» **Short exercise**: Output exactly, and only, the lines from the line containing "blend drawn in" through the line containing "obj.matrix_world = world", both included.

» **Provided material**:
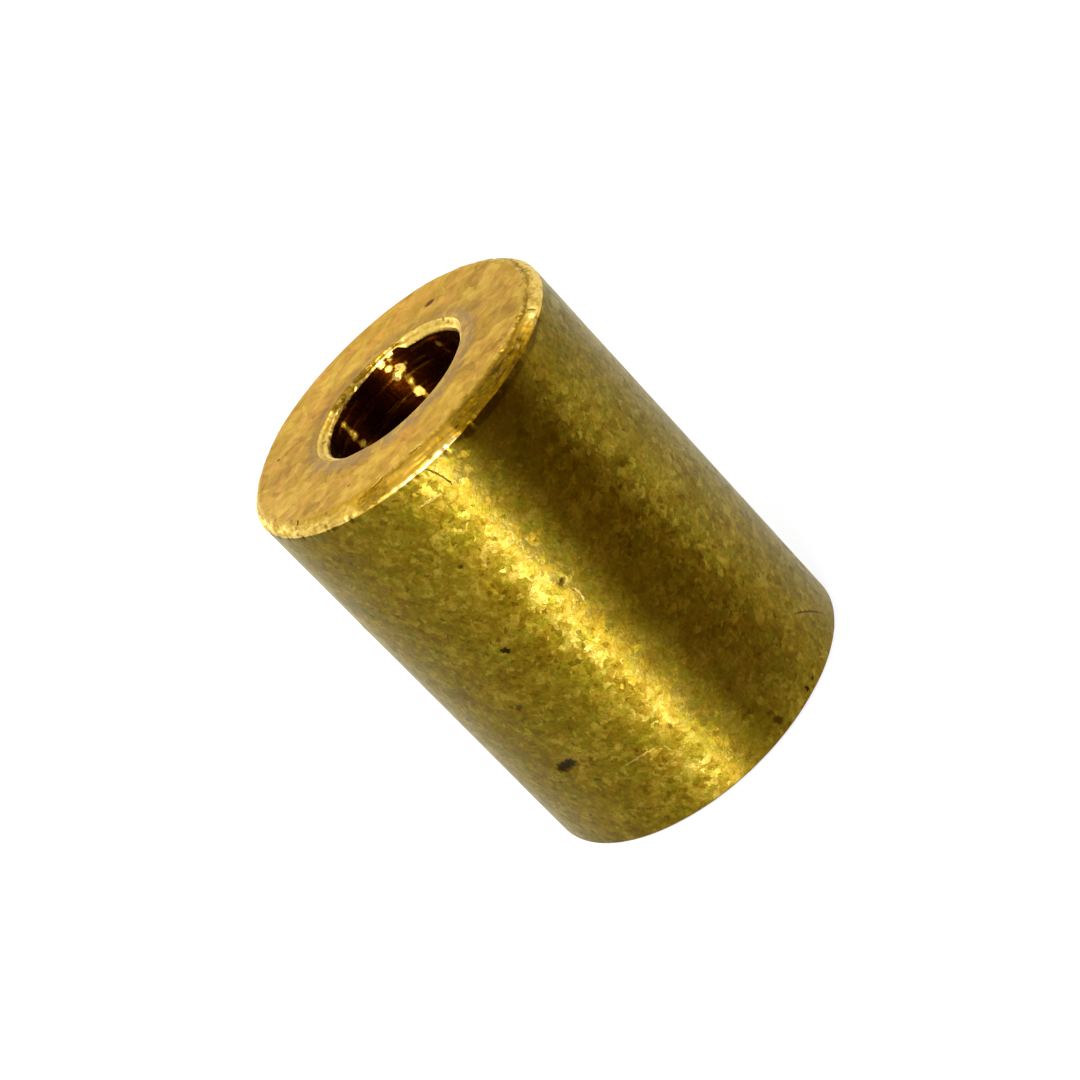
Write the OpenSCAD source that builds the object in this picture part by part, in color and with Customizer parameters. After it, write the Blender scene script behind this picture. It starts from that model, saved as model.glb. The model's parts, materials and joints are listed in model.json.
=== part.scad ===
// Round spacer: a plain turned sleeve that a screw passes through, to hold two parts apart.
// It stands on its cut-off end, with its axis on +Z and z = 0 at that end face.
// The other end, at the top, is the faced end, with the wider chamfer. Millimetres.

/* [Barrel] */
// Outside diameter of the barrel
barrel_d = 4.76; // [4.4:0.01:9.5]
// Length over the two end faces
barrel_l = 6.35; // [2:0.01:25.4]
// Diameter of the through bore
bore_d = 2.26; // [1:0.01:2.7]

/* [Faced end] */
// Width of the rim chamfer, across the end face
rim_w = 0.26; // [0.12:0.01:0.36]
// Depth of the rim chamfer, down the barrel
rim_h = 0.13; // [0.06:0.01:0.3]
// Radius that blends the rim chamfer into the face and the barrel
rim_blend = 0.05; // [0.01:0.01:0.08]
// Width of the deburring chamfer at the bore's mouth
mouth_w = 0.11; // [0.05:0.01:0.2]
// Depth of the deburring chamfer at the bore's mouth
mouth_h = 0.09; // [0.05:0.01:0.3]
// Width of the shallow burnished ring round the mouth
ring_w = 0.14; // [0.05:0.01:0.25]
// Depth of the burnished ring where it meets the mouth
ring_h = 0.015; // [0.005:0.005:0.04]

/* [Cut-off end] */
// Width of the broken rim, across the end face
cut_rim_w = 0.09; // [0.06:0.01:0.36]
// Depth of the broken rim, up the barrel
cut_rim_h = 0.06; // [0.04:0.01:0.3]
// Radius that blends the broken rim into the face and the barrel
cut_blend = 0.03; // [0.01:0.01:0.04]
// Width of the chamfer at the bore's mouth
cut_mouth_w = 0.07; // [0.05:0.01:0.3]
// Depth of the chamfer at the bore's mouth
cut_mouth_h = 0.07; // [0.05:0.01:0.3]

/* [Hidden] */

// Segments round the axis
ROUND_SEGMENTS = 96;
// Straight steps in each blend arc
BLEND_STEPS = 4;

barrel_r = barrel_d / 2;
bore_r = bore_d / 2;

// One corner of the turned profile: its radius from the axis, its height, and its blend radius
function corner(r, z, blend = 0) = [[r, z], blend];

// The faced end's corners, from the bore's mouth out to the barrel
faced_end = [
    corner(bore_r, barrel_l - ring_h - mouth_h),
    corner(bore_r + mouth_w, barrel_l - ring_h),
    corner(bore_r + mouth_w + ring_w, barrel_l),
    corner(barrel_r - rim_w, barrel_l, rim_blend),
    corner(barrel_r, barrel_l - rim_h, rim_blend),
];

// The cut-off end's corners, from the barrel back to the bore's mouth
cut_end = [
    corner(barrel_r, cut_rim_h, cut_blend),
    corner(barrel_r - cut_rim_w, 0, cut_blend),
    corner(bore_r + cut_mouth_w, 0),
    corner(bore_r, cut_mouth_h),
];

function unit(v) = v / norm(v);

// The points that stand for a corner p between its neighbours a and b: p itself where it is sharp,
// or an arc of the given radius that is tangent to both sides
function blended(a, p, b, radius) =
    radius == 0 ? [p] :
    let (
        to_a = unit(a - p),
        to_b = unit(b - p),
        half_angle = acos(to_a * to_b) / 2,
        centre = p + unit(to_a + to_b) * radius / sin(half_angle),
        first = unit(p + to_a * radius / tan(half_angle) - centre),
        last = unit(p + to_b * radius / tan(half_angle) - centre),
        sweep = 180 - 2 * half_angle
    )
    [for (i = [0 : BLEND_STEPS])
        let (turn = sweep * i / BLEND_STEPS)
        centre + radius * (sin(sweep - turn) * first + sin(turn) * last) / sin(sweep)];

// The closed outline of a list of corners, with each blend drawn in
function outline(corners) =
    let (n = len(corners))
    [for (i = [0 : n - 1])
        each blended(
            corners[(i + n - 1) % n][0], corners[i][0], corners[(i + 1) % n][0], corners[i][1])];

module spacer() {
    color("#b3983c")
        rotate_extrude($fn = ROUND_SEGMENTS)
            polygon(outline(concat(faced_end, cut_end)));
}

spacer();
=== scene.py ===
"""Round spacer: a turned brass sleeve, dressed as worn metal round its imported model."""

import json
import math
import random

import bpy
from mathutils import Matrix, Vector, noise


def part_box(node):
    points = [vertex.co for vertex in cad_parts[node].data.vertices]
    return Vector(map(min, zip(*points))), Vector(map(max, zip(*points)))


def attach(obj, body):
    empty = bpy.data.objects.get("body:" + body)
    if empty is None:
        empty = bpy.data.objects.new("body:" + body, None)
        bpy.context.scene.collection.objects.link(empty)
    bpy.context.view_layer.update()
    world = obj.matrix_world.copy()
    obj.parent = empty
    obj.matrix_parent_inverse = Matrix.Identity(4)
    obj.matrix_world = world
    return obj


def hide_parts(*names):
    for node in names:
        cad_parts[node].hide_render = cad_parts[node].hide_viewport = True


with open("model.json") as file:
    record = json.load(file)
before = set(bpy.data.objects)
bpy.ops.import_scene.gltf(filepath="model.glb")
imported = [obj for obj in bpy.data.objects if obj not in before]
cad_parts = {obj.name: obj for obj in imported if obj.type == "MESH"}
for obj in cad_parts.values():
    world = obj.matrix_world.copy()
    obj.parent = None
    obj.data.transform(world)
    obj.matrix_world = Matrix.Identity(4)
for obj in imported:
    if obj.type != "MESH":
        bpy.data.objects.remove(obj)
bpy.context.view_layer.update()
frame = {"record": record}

bl_info = {
    "name": "Round spacer",
    "version": (1, 0, 0),
    "blender": (4, 5, 0),
    "location": "3D View > Sidebar > Spacer",
    "description": "Turns a round spacer, dresses it as worn brass and stands it on a pale floor",
    "category": "Object",
}

# ---- Sizes ----

# The mesh is worked out in millimetres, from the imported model, and scaled to metres
MM = 0.001
NODE = "spacer"
low, high = (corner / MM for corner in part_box(NODE))
BARREL_R = max(high.x - low.x, high.y - low.y) / 2
LENGTH = high.z - low.z
bore_mount = next(mount for mount in frame["record"]["mounts"] if mount["kind"] == "bore")
BORE_R = bore_mount["dims"]["r_mm"]

# Zones of the turned surface, in the order of the piece's materials
BORE, MOUTH, RING, FACE, RIM, BARREL, CUT_FACE = range(7)


# ---- Properties ----

def length_prop(name, description, default_mm):
    """A length in the sidebar, given here in millimetres."""
    return bpy.props.FloatProperty(
        name=name, description=description, default=default_mm * MM,
        min=0, precision=5, subtype="DISTANCE", unit="LENGTH",
    )


def colour_prop(name, description, red, green, blue):
    """A colour in the sidebar, in linear light."""
    return bpy.props.FloatVectorProperty(
        name=name, description=description, default=(red, green, blue), min=0, max=1, subtype="COLOR"
    )


class SpacerShape(bpy.types.PropertyGroup):
    """Sizes of the turned edges, and how finely they are meshed"""

    rim_width: length_prop("Rim width", "Rim chamfer, across the faced end", 0.26)
    rim_depth: length_prop("Rim depth", "Rim chamfer, down the barrel", 0.13)
    rim_blend: length_prop("Rim blend", "Radius where the rim chamfer meets the barrel", 0.05)
    face_blend: length_prop("Face blend", "Radius where the rim chamfer meets the faced end", 0.14)
    mouth_width: length_prop("Mouth width", "Deburring chamfer, across the faced end", 0.11)
    mouth_depth: length_prop("Mouth depth", "Deburring chamfer, down the bore", 0.09)
    ring_width: length_prop("Ring width", "Burnished ring round the mouth", 0.14)
    ring_depth: length_prop("Ring depth", "Burnished ring, where it meets the mouth", 0.015)
    cut_rim_width: length_prop("Cut rim width", "Broken rim, across the cut-off end", 0.09)
    cut_rim_depth: length_prop("Cut rim depth", "Broken rim, up the barrel", 0.06)
    cut_blend: length_prop("Cut blend", "Radius at both edges of the broken rim", 0.03)
    cut_mouth: length_prop("Cut mouth", "Chamfer of the bore at the cut-off end", 0.07)
    columns: bpy.props.IntProperty(
        name="Columns", description="Columns of faces round the barrel, an even number", default=480, min=24
    )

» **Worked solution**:
// The closed outline of a list of corners, with each blend drawn in
function outline(corners) =
    let (n = len(corners))
    [for (i = [0 : n - 1])
        each blended(
            corners[(i + n - 1) % n][0], corners[i][0], corners[(i + 1) % n][0], corners[i][1])];

module spacer() {
    color("#b3983c")
        rotate_extrude($fn = ROUND_SEGMENTS)
            polygon(outline(concat(faced_end, cut_end)));
}

spacer();
=== scene.py ===
"""Round spacer: a turned brass sleeve, dressed as worn metal round its imported model."""

import json
import math
import random

import bpy
from mathutils import Matrix, Vector, noise


def part_box(node):
    points = [vertex.co for vertex in cad_parts[node].data.vertices]
    return Vector(map(min, zip(*points))), Vector(map(max, zip(*points)))


def attach(obj, body):
    empty = bpy.data.objects.get("body:" + body)
    if empty is None:
        empty = bpy.data.objects.new("body:" + body, None)
        bpy.context.scene.collection.objects.link(empty)
    bpy.context.view_layer.update()
    world = obj.matrix_world.copy()
    obj.parent = empty
    obj.matrix_parent_inverse = Matrix.Identity(4)
    obj.matrix_world = world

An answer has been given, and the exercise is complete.